* EXERCISE AIM *
Return all the data, word for word.

* DATA SECTION *
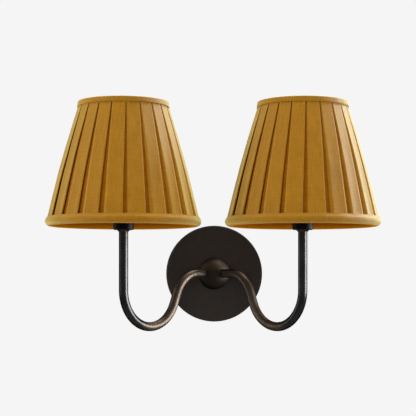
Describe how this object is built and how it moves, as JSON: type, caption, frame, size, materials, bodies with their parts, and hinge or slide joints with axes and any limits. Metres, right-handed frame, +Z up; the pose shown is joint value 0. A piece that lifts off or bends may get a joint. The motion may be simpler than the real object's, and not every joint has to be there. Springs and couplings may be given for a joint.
{
  "type": "double arm wall sconce",
  "caption": "Wall light with two swan-neck tube arms on a round backplate, each carrying a lampholder and a pleated fabric shade.",
  "frame": {"origin": "midway between the two fixing holes of the bracket, in the wall plane, on the hub's axis", "axes": "+X to the right along the wall, +Y into the wall, +Z up"},
  "size_m": [0.43, 0.2497, 0.2953],
  "materials": {
    "zinc_steel": "zinc plated, satin",
    "brass": "plain brass",
    "terminal_plastic": "moulded polyamide",
    "bronzed_metal": "dark bronze lacquer with a brown patina, satin",
    "cable_sheath": "PVC sheath",
    "black_phenolic": "moulded, glossy",
    "ceramic": "steatite ceramic, unglazed",
    "lamp_cap_metal": "nickel-plated, rolled thread",
    "lamp_glass": "clear glass",
    "lamp_filament": "yellow phosphor sticks on a glass stem",
    "shade_fabric": "ochre slub silk, box-pleated",
    "lining_fabric": "plain woven lining",
    "shade_wire": "pale lacquered steel wire"
  },
  "bodies": {
    "base": {"wall_bracket": "zinc_steel", "earth_screw": "brass", "earth_washer": "zinc_steel", "terminal_block": "terminal_plastic", "terminal_sleeves": "brass", "terminal_screws": "zinc_steel", "block_screw": "zinc_steel", "rim_screws": "bronzed_metal", "backplate": "bronzed_metal", "hub": "bronzed_metal", "hub_nipple": "zinc_steel", "hub_washer": "zinc_steel", "hub_nut": "zinc_steel", "arm_left": "bronzed_metal", "arm_cable_left": "cable_sheath", "arm_ferrule_left": "bronzed_metal", "holder_nipple_left": "zinc_steel", "holder_nut_left": "zinc_steel", "holder_cap_left": "black_phenolic", "holder_skirt_left": "black_phenolic", "holder_insulator_left": "ceramic", "screw_shell_left": "brass", "centre_contact_left": "brass", "arm_right": "bronzed_metal", "arm_cable_right": "cable_sheath", "arm_ferrule_right": "bronzed_metal", "holder_nipple_right": "zinc_steel", "holder_nut_right": "zinc_steel", "holder_cap_right": "black_phenolic", "holder_skirt_right": "black_phenolic", "holder_insulator_right": "ceramic", "screw_shell_right": "brass", "centre_contact_right": "brass"},
    "shade_left": {"shade_cover_left": "shade_fabric", "shade_lining_left": "lining_fabric", "top_trim_left": "shade_fabric", "bottom_trim_left": "shade_fabric", "top_wire_left": "shade_wire", "bottom_wire_left": "shade_wire", "shade_struts_left": "shade_wire", "shade_fitter_left": "shade_wire"},
    "ring_left": {"shade_ring_left": "black_phenolic"},
    "lamp_left": {"lamp_cap_left": "lamp_cap_metal", "lamp_glass_left": "lamp_glass", "lamp_filament_left": "lamp_filament"},
    "shade_right": {"shade_cover_right": "shade_fabric", "shade_lining_right": "lining_fabric", "top_trim_right": "shade_fabric", "bottom_trim_right": "shade_fabric", "top_wire_right": "shade_wire", "bottom_wire_right": "shade_wire", "shade_struts_right": "shade_wire", "shade_fitter_right": "shade_wire"},
    "ring_right": {"shade_ring_right": "black_phenolic"},
    "lamp_right": {"lamp_cap_right": "lamp_cap_metal", "lamp_glass_right": "lamp_glass", "lamp_filament_right": "lamp_filament"}
  },
  "joints": [
    {"name": "shade_turn_left", "type": "hinge", "parent": "base", "child": "shade_left", "pos_m": [-0.115, -0.14972, 0.0842], "axis": [0, 0, 1], "continuous": true},
    {"name": "ring_turn_left", "type": "hinge", "parent": "base", "child": "ring_left", "pos_m": [-0.115, -0.14972, 0.0887], "axis": [0, 0, 1], "continuous": true},
    {"name": "lamp_turn_left", "type": "hinge", "parent": "base", "child": "lamp_left", "pos_m": [-0.115, -0.14972, 0.09], "axis": [0, 0, 1], "continuous": true},
    {"name": "shade_turn_right", "type": "hinge", "parent": "base", "child": "shade_right", "pos_m": [0.115, -0.14972, 0.0842], "axis": [0, 0, 1], "continuous": true},
    {"name": "ring_turn_right", "type": "hinge", "parent": "base", "child": "ring_right", "pos_m": [0.115, -0.14972, 0.0887], "axis": [0, 0, 1], "continuous": true},
    {"name": "lamp_turn_right", "type": "hinge", "parent": "base", "child": "lamp_right", "pos_m": [0.115, -0.14972, 0.09], "axis": [0, 0, 1], "continuous": true}
  ]
}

* CORRECT RESPONSE *
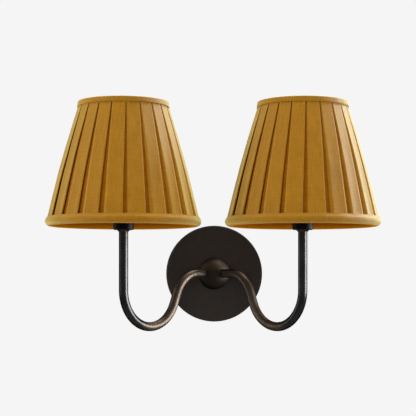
Describe how this object is built and how it moves, as JSON: type, caption, frame, size, materials, bodies with their parts, and hinge or slide joints with axes and any limits. Metres, right-handed frame, +Z up; the pose shown is joint value 0. A piece that lifts off or bends may get a joint. The motion may be simpler than the real object's, and not every joint has to be there. Springs and couplings may be given for a joint.
{
  "type": "double arm wall sconce",
  "caption": "Wall light with two swan-neck tube arms on a round backplate, each carrying a lampholder and a pleated fabric shade.",
  "frame": {"origin": "midway between the two fixing holes of the bracket, in the wall plane, on the hub's axis", "axes": "+X to the right along the wall, +Y into the wall, +Z up"},
  "size_m": [0.43, 0.2497, 0.2953],
  "materials": {
    "zinc_steel": "zinc plated, satin",
    "brass": "plain brass",
    "terminal_plastic": "moulded polyamide",
    "bronzed_metal": "dark bronze lacquer with a brown patina, satin",
    "cable_sheath": "PVC sheath",
    "black_phenolic": "moulded, glossy",
    "ceramic": "steatite ceramic, unglazed",
    "lamp_cap_metal": "nickel-plated, rolled thread",
    "lamp_glass": "clear glass",
    "lamp_filament": "yellow phosphor sticks on a glass stem",
    "shade_fabric": "ochre slub silk, box-pleated",
    "lining_fabric": "plain woven lining",
    "shade_wire": "pale lacquered steel wire"
  },
  "bodies": {
    "base": {"wall_bracket": "zinc_steel", "earth_screw": "brass", "earth_washer": "zinc_steel", "terminal_block": "terminal_plastic", "terminal_sleeves": "brass", "terminal_screws": "zinc_steel", "block_screw": "zinc_steel", "rim_screws": "bronzed_metal", "backplate": "bronzed_metal", "hub": "bronzed_metal", "hub_nipple": "zinc_steel", "hub_washer": "zinc_steel", "hub_nut": "zinc_steel", "arm_left": "bronzed_metal", "arm_cable_left": "cable_sheath", "arm_ferrule_left": "bronzed_metal", "holder_nipple_left": "zinc_steel", "holder_nut_left": "zinc_steel", "holder_cap_left": "black_phenolic", "holder_skirt_left": "black_phenolic", "holder_insulator_left": "ceramic", "screw_shell_left": "brass", "centre_contact_left": "brass", "arm_right": "bronzed_metal", "arm_cable_right": "cable_sheath", "arm_ferrule_right": "bronzed_metal", "holder_nipple_right": "zinc_steel", "holder_nut_right": "zinc_steel", "holder_cap_right": "black_phenolic", "holder_skirt_right": "black_phenolic", "holder_insulator_right": "ceramic", "screw_shell_right": "brass", "centre_contact_right": "brass"},
    "shade_left": {"shade_cover_left": "shade_fabric", "shade_lining_left": "lining_fabric", "top_trim_left": "shade_fabric", "bottom_trim_left": "shade_fabric", "top_wire_left": "shade_wire", "bottom_wire_left": "shade_wire", "shade_struts_left": "shade_wire", "shade_fitter_left": "shade_wire"},
    "ring_left": {"shade_ring_left": "black_phenolic"},
    "lamp_left": {"lamp_cap_left": "lamp_cap_metal", "lamp_glass_left": "lamp_glass", "lamp_filament_left": "lamp_filament"},
    "shade_right": {"shade_cover_right": "shade_fabric", "shade_lining_right": "lining_fabric", "top_trim_right": "shade_fabric", "bottom_trim_right": "shade_fabric", "top_wire_right": "shade_wire", "bottom_wire_right": "shade_wire", "shade_struts_right": "shade_wire", "shade_fitter_right": "shade_wire"},
    "ring_right": {"shade_ring_right": "black_phenolic"},
    "lamp_right": {"lamp_cap_right": "lamp_cap_metal", "lamp_glass_right": "lamp_glass", "lamp_filament_right": "lamp_filament"}
  },
  "joints": [
    {"name": "shade_turn_left", "type": "hinge", "parent": "base", "child": "shade_left", "pos_m": [-0.115, -0.14972, 0.0842], "axis": [0, 0, 1], "continuous": true},
    {"name": "ring_turn_left", "type": "hinge", "parent": "base", "child": "ring_left", "pos_m": [-0.115, -0.14972, 0.0887], "axis": [0, 0, 1], "continuous": true},
    {"name": "lamp_turn_left", "type": "hinge", "parent": "base", "child": "lamp_left", "pos_m": [-0.115, -0.14972, 0.09], "axis": [0, 0, 1], "continuous": true},
    {"name": "shade_turn_right", "type": "hinge", "parent": "base", "child": "shade_right", "pos_m": [0.115, -0.14972, 0.0842], "axis": [0, 0, 1], "continuous": true},
    {"name": "ring_turn_right", "type": "hinge", "parent": "base", "child": "ring_right", "pos_m": [0.115, -0.14972, 0.0887], "axis": [0, 0, 1], "continuous": true},
    {"name": "lamp_turn_right", "type": "hinge", "parent": "base", "child": "lamp_right", "pos_m": [0.115, -0.14972, 0.09], "axis": [0, 0, 1], "continuous": true}
  ]
}